Want the Washington Redskins to Change Their Name? You’re Racist

Or so says an ESPN columnist who equates the team's critics with the folks who banished Native Americans to reservations.

By Jamilah King Sep 19, 2013

ESPN’s Rick Reilly pissed off a lot of people this week by writing in support of the Washington Redskins’ team name. For decades, team executives have stubbornly clung to the name despite growing outrage from fans and, notably, prominent Native groups who point out that the name is an obvious racial slur.

Reilly wrote at ESPN:

White America has spoken. You aren’t offended, so we’ll be offended for you.

[snip]

…The 81-year-old Washington Redskins name is falling, and everybody better get out of the way. For the majority of Native Americans who don’t care, we’ll care for them. For the Native Americans who haven’t asked for help, we’re glad to give it to them.
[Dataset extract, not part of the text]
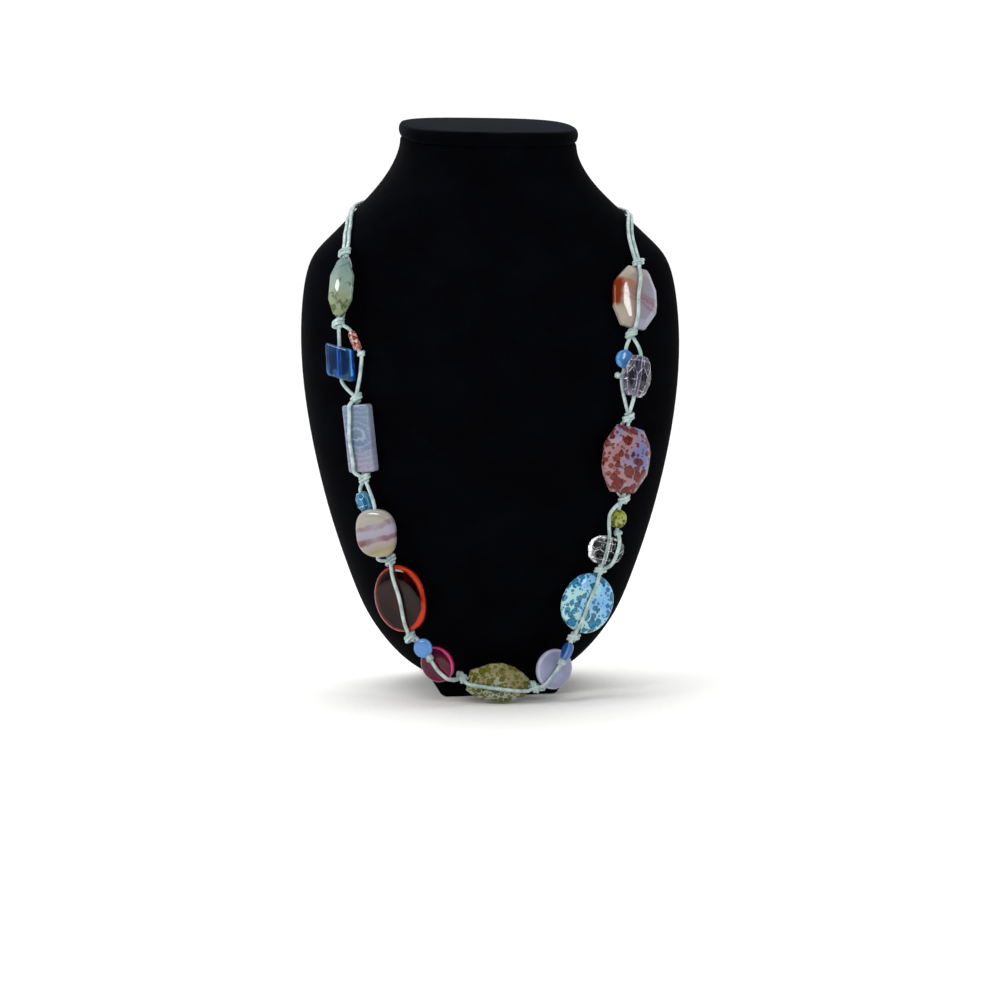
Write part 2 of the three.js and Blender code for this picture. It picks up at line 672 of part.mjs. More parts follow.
// A cord through places: curved between them, and straight after a place marked so.
function tube(places) {
  const points = places.map((place) => place.point ?? place);
  const curve = new THREE.CatmullRomCurve3(points);
  const stops = [points[0]];
  for (let index = 0; index + 1 < points.length; index += 1) {
    const reach = points[index].distanceTo(points[index + 1]);
    const steps = places[index].straight ? 1 : Math.max(1, Math.round(reach / CORD_STEP));
    for (let step = 1; step < steps; step += 1) {
      stops.push(curve.getPoint((index + step / steps) / (points.length - 1)));
    }
    stops.push(points[index + 1]);
  }
  const circle = new THREE.Shape();
  circle.absarc(0, 0, CORD / 2, 0, 2 * Math.PI, false);
  const section = new THREE.Shape(circle.getSpacedPoints(CORD_SIDES).slice(0, CORD_SIDES));
  const extrudePath = new StepPath(stops);
  const steps = stops.length - 1;
  return new THREE.ExtrudeGeometry(section, { extrudePath, steps, bevelEnabled: false });
}

function placed(geometry, frame) {
  const inwards = frame.outward.clone().negate();
  const matrix = new THREE.Matrix4().makeBasis(frame.across, inwards, frame.up);
  return geometry.applyMatrix4(matrix.setPosition(frame.point));
}

// A tied knot: turns of cord drawn tight, each a flat round slanted against the next.
const TURN_SLANT = THREE.MathUtils.degToRad(22);
const TURN_SHARE = 0.62; // a turn's thickness as a share of the knot's length
function knot(width, length, turns) {
  const parts = [];
  for (let turn = 0; turn < turns; turn += 1) {
    const side = turns === 1 ? 0 : 2 * turn - 1;
    const thickness = turns === 1 ? length : length * TURN_SHARE;
    const round = new THREE.SphereGeometry(1, KNOT_SIDES, 4);
    round.rotateX(Math.PI / 2).scale(width / 2, width / 2, thickness / 2);
    round.rotateY(side * TURN_SLANT);
    round.translate(0, 0, side * (length - thickness) / 2);
    parts.push(round);
  }
  return fuse(parts);
}

// Assembly

const beadMeshes = [];
const surfaceRay = new THREE.Raycaster();

// How far a bead's front stands out from its middle near a place on it.
function frontOf(size, across, up) {
  const probe = new THREE.Mesh(size.shape(size));
  const away = 10 * size.thickness;
  const near = [-CORD / 2, 0, CORD / 2];
  let reach = 0;
  near.forEach((aside) => near.forEach((ahead) => {
    const start = new THREE.Vector3(across + aside, -away, up + ahead);
    surfaceRay.set(start, new THREE.Vector3(0, 1, 0));
    const [hit] = surfaceRay.intersectObject(probe);
    if (hit) reach = Math.max(reach, away - hit.distance);
  }));
  return reach;
}

function addBead(name, frame) {
  const size = BEADS[name];
  const mesh = asMesh(drilled(size.shape(size), size.length), name, COLOURS[name], 0.15);
  const inwards = frame.outward.clone().negate();
  const basis = new THREE.Matrix4().makeBasis(frame.across, inwards, frame.up);
  mesh.quaternion.setFromRotationMatrix(basis);
  mesh.position.copy(frame.point);
  beadMeshes.push(mesh);
}

const HOLD = KNOT_LENGTH / 2 + 2 * GAP; // from a held bead's end to the middle of its knot
const BEHIND = CORD + 3 * GAP; // room for a cord between a bead and the chest
const CROSS_PLACES = [-0.98, -0.8, -0.6, 0, 0.6, 0.8, 0.98]; // shares of half the length
const BEHIND_PLACES = [-0.72, -0.25, 0.25, 0.72]; // shares of the way to the knots

// The cord that crosses a held bead in front, as places from knot to knot.
function crossingCord(entry, size, frame, side) {
  const reach = size.length / 2 + HOLD;
  const [low, middle, high] = entry.cross.map((share) => share * size.width);
  const over = CROSS_PLACES.map((share) => {
    const inward = middle + ((share < 0 ? low : high) - middle) * Math.abs(share);
    const up = (share * size.length) / 2;
    const out = frontOf(size, -side * inward, up) + CORD / 2 + CROSS_GAP;
    return placeIn(frame, side, inward, up, out);
  });
  const ends = [-reach, reach].map((up) => placeIn(frame, side, 0, up, CORD / 2));
  return [ends[0], ...over, ends[1]];
}

// The cord that runs behind a held bead, as places from knot to knot.
function hiddenCord(size, frame, lay, station) {
  const reach = size.length / 2 + HOLD;
  const lift = CORD / 2 + 2 * GAP;
  const under = BEHIND_PLACES.map((share) => layFrame(lay, station + share * reach, 0, lift).point);
  const ends = [-reach, reach].map((up) => placeIn(frame, lay.side, 0, up, -CORD / 2));
  return [ends[0], ...under, ends[1]];
}

// A bead held between two knots: its frame, and the frames of its knots.
function holdBead(entry, lay, station) {
  const size = BEADS[entry.bead];
  const reach = size.length / 2 + HOLD;
  const lift = size.thickness / 2 + GAP + (entry.lift ?? 0) + (entry.behind ? BEHIND : 0);
  const middle = layFrame(lay, station, 0, lift);
  const below = layFrame(lay, station - reach, 0, lift).point;
  const above = layFrame(lay, station + reach, 0, lift).point;
  const level = frameFrom(middle.point, above.sub(below), middle.outward);
  const frame = turned(level, entry.turn ?? 0, 0);
  addBead(entry.bead, frame);
  const knots = [-reach, reach].map((up) => ({
    ...frame,
    point: placeIn(frame, lay.side, 0, up, 0),
  }));
  return { size, frame, knots };
}

function tiedKnot(frame) {
  return placed(knot(KNOT_WIDTH, KNOT_LENGTH, 2), frame);
}

function cordsOfHeld(entry, held, lay, station) {
  const [below, above] = held.knots;
  const second = entry.behind
    ? hiddenCord(held.size, held.frame, lay, station)
    : crossingCord(entry, held.size, held.frame, lay.side);
  return [
    tube([{ point: below.point, straight: true }, { point: above.point }]),
    tube(second),
    tiedKnot(below),
    tiedKnot(above),
  ];
}

// The cords of the lowest bead, cut at its middle into a lower half that starts the left side and
// an upper half that starts the right side.
function cordsOfLowest(held, side) {
  const [below, above] = held.knots;
  const cuts = [-GAP, GAP];
  const through = cuts.map((up) => placeIn(held.frame, side, 0, up, 0));
  const crossing = crossingCord(LOWEST, held.size, held.frame, side);
  const half = (crossing.length - 1) / 2;
  const over = cuts.map((up) => crossing[half].clone().addScaledVector(held.frame.up, up));
  return {
    low: [
      tube([{ point: below.point, straight: true }, { point: through[0] }]),
      tube([...crossing.slice(0, half), over[0]]),
      tiedKnot(below),
    ],
    high: [
      tube([{ point: through[1], straight: true }, { point: above.point }]),
      tube([over[1], ...crossing.slice(half + 1)]),
      tiedKnot(above),
    ],
  };
}

const MOUTH = 1; // a cord runs straight for this far past a bead's ends

// The place of a stop or a cord on a run, free or over or under one of the run's beads.
function placeOnRun(row, entry, lay, station, frames, radius) {
  const name = row.over ?? row.under;
  if (!name) {
    const lift = radius + GAP + (row.lift ?? 0);
    return { up: row.up, frame: layFrame(lay, station + row.up * entry.run, row.in, lift) };
  }
  const size = BEADS[name];
  const { up, frame } = frames[name];
  const along = (row.at * size.length) / 2;
  const out = row.over
    ? frontOf(size, -lay.side * row.in, along) + radius + CROSS_GAP
    : -size.thickness / 2 - radius - CROSS_GAP;
  const point = placeIn(frame, lay.side, row.in, along, out);
  return { up: up + along / entry.run, frame: { ...frame, point } };
}

// A run between two knots with its two cords apart, and the small beads and stops on them.
function runCords(entry, lay, station, from, to, cords) {
  const cordPlaces = { front: [], back: [] };
  const frames = {};
  entry.beads.forEach((row) => {
    const size = BEADS[row.bead];
    const lift = size.thickness / 2 + GAP + (row.lift ?? 0);
    const level = layFrame(lay, station + row.up * entry.run, row.in, lift);
    const frame = turned(level, row.turn ?? 0, row.roll ?? 0);
    addBead(row.bead, frame);
    frames[row.bead] = { up: row.up, frame };
    const end = size.length / 2 + MOUTH;
    const [below, above] = [-end, end].map((up) => placeIn(frame, lay.side, 0, up, 0));
    cordPlaces[row.cord].push({ up: row.up, point: below, straight: true });
    cordPlaces[row.cord].push({ up: row.up + end / entry.run, point: above });
  });
  entry.stops.forEach((row) => {
    const { up, frame } = placeOnRun(row, entry, lay, station, frames, STOP_WIDTH / 2);
    cords.push(placed(knot(STOP_WIDTH, STOP_LENGTH, 1), frame));
    cordPlaces[row.cord].push({ up, point: frame.point });
  });
  entry.passes.forEach((row) => {
    const { up, frame } = placeOnRun(row, entry, lay, station, frames, CORD / 2);
    cordPlaces[row.cord].push({ up, point: frame.point });
  });
  const aside = { front: CORD / 4, back: -CORD / 4 };
  Object.entries(cordPlaces).forEach(([cord, places]) => {
    places.sort((one, other) => one.up - other.up);
    cords.push(tube([
      placeIn(from, lay.side, 0, 0, aside[cord]),
      ...places,
      placeIn(to, lay.side, 0, 0, aside[cord]),
    ]));
  });
}

// The beads, knots and cords of one side, from its first knot up to its last.
function stringSide(order, lay, firstKnot, cords) {
  let lastKnot = firstKnot;
  let station = BEADS[LOWEST.bead].length / 2 + HOLD;
  for (let index = 0; index < order.length; index += 2) {
    const run = order[index];
    const entry = order[index + 1];
    const reach = BEADS[entry.bead].length / 2 + HOLD;
    const middle = station + run.run + reach;
    const held = holdBead(entry, lay, middle);
    cords.push(...cordsOfHeld(entry, held, lay, middle));
    runCords(run, lay, station, lastKnot, held.knots[0], cords);
    [, lastKnot] = held.knots;
    station = middle + reach;
  }
  return { knot: lastKnot, station };
}

// Frames along rows of turn and height on the body's skin, on one side.
function skinFrames(side, rows) {
  return rows.map(({ turn, height }) => {
    const angle = side * THREE.MathUtils.degToRad(turn);
    const point = bodyPoint(angle, height);
    const step = 0.02;
    const round = bodyPoint(angle + step, height).sub(bodyPoint(angle - step, height));
    const rise = bodyPoint(angle, height + step / 4).sub(bodyPoint(angle, height - step / 4));
    const outward = new THREE.Vector3().crossVectors(round, rise).normalize();
    return { point, outward };
  });
}

// Two cords side by side along places with their outward directions.
function pairAlong(frames, lift) {
  const aside = frames.map((frame, index) => {
    const before = frames[Math.max(index - 1, 0)].point;
    const after = frames[Math.min(index + 1, frames.length - 1)].point;
    return new THREE.Vector3().crossVectors(after.clone().sub(before), frame.outward).normalize();
  });
  return [-1, 1].map((side) => tube(frames.map((frame, index) => frame.point.clone()
    .addScaledVector(frame.outward, lift)
    .addScaledVector(aside[index], (side * CORD_SPREAD) / 2))));
}

// From a side's last knot over the shoulder.
function shoulderCords(lay, rows, end) {
  const start = {
    point: placeIn(end.knot, lay.side, 0, 0, -CORD),
    outward: end.knot.outward,
  };
  return pairAlong([start, ...skinFrames(lay.side, rows)], CORD / 2 + SKIN_GAP);
}

// The stretch round the nape, with the knot that closes the loop.
function napeCords() {
  const trimmed = (side) => {
    const frames = skinFrames(side, NAPE_LAY);
    const [first, second] = frames;
    const away = second.point.clone().sub(first.point).setLength(CROSS_GAP);
    first.point.add(away);
    return frames;
  };
  const frames = [...trimmed(LEFT), ...trimmed(RIGHT).reverse()];
  const { height } = NAPE_LAY[NAPE_LAY.length - 1];
  const [middle] = skinFrames(RIGHT, [{ turn: 180, height }]);
  middle.point.addScaledVector(middle.outward, KNOT_WIDTH / 2 + GAP);
  const closing = frameFrom(middle.point, new THREE.Vector3(1, 0, 0), middle.outward);
  return [...pairAlong(frames, CORD / 2 + SKIN_GAP), tiedKnot(closing)];
}

const bust = new THREE.Group();
bust.add(asMesh(bustBody(), 'bust_body', 0x0a0b0e, 0.95), neckCap(), bustFoot());

const leftLay = makeLay(LEFT, LEFT_LAY);
const rightLay = makeLay(RIGHT, RIGHT_LAY);
const lowest = holdBead(LOWEST, rightLay, 0);
const lowestCords = cordsOfLowest(lowest, RIGHT);
const [leftKnot, rightKnot] = lowest.knots;
const leftEnd = stringSide(LEFT_ORDER, leftLay, leftKnot, lowestCords.low);
const rightEnd = stringSide(RIGHT_ORDER, rightLay, rightKnot, lowestCords.high);
const leftCords = [...lowestCords.low, ...shoulderCords(leftLay, LEFT_SHOULDER, leftEnd)];
const rightCords = [...lowestCords.high, ...shoulderCords(rightLay, RIGHT_SHOULDER, rightEnd)];

const necklace = new THREE.Group();
necklace.add(...beadMeshes);
necklace.add(asMesh(fuse(leftCords), 'cord_left', 0xb8d4d0, 0.6));
necklace.add(asMesh(fuse(rightCords), 'cord_right', 0xb8d4d0, 0.6));
necklace.add(asMesh(fuse(napeCords()), 'cord_nape', 0xb8d4d0, 0.6));

// The whole stands with its foot on z = 0 and its box centred on the Z axis.
const necklaceOnBust = new THREE.Group();
necklaceOnBust.add(bust, necklace);
necklaceOnBust.updateMatrixWorld(true);
const box = new THREE.Box3().setFromObject(necklaceOnBust, true);
const centre = box.getCenter(new THREE.Vector3());
[bust, necklace].forEach((half) => half.position.set(-centre.x, -centre.y, -box.min.z));

export default necklaceOnBust;
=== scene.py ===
"""Beaded necklace on a black velvet neck display bust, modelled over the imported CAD.

Run as a script in Blender 4.5. Tables are in millimetres in the model's frame, and Blender is in
metres. The necklace and the bust are one piece with no joints, so everything rides on root.
"""

import math

import bpy
from mathutils import Euler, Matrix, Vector


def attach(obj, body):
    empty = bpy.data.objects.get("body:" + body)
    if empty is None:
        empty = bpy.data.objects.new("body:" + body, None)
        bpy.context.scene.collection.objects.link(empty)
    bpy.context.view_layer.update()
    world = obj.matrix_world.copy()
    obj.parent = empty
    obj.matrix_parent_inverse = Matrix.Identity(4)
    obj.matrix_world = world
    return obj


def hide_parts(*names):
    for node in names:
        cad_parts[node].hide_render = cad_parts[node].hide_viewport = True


bl_info = {
    "name": "Beaded Necklace on Display Bust",
    "version": (1, 0, 0),
    "blender": (4, 5, 0),
    "location": "3D View > Sidebar > Necklace",
    "description": "Glass and agate beads on knotted cords over a velvet bust",
    "category": "Object",
}

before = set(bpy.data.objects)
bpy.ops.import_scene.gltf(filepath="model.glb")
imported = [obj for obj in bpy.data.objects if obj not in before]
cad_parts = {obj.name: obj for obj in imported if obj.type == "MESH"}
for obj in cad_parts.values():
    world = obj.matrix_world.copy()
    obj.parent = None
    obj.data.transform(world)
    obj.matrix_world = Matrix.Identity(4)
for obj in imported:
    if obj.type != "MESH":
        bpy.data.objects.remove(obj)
MM = 0.001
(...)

Trust us. We know what’s best. We’ll take this away for your own good, and put up barriers that protect you from ever being harmed again.

Kind of like a reservation.

Dave Zirin offered up a scathing criqiue of Reily over at The Nation:

Every poll shows overwhelming support for preserving the name as is. But saying "white America" is imposing this name change on the Native American community is not only ass-backward. It is incredibly insulting to every Native American–people like the original activists of the American Indian Movement, Suzan Harjo and Vern Bellecourt–who have organized to change it in the face of constant abuse by high-profile, invariably white sportswriters like Rick Reilly. By not giving even token mention to the long history of Native American organizing or agency, Reilly makes them invisible or implies that they are just pawns of this PC liberal elite just looking to be offended for the sake of being offended.

It’s going to be a very long football season.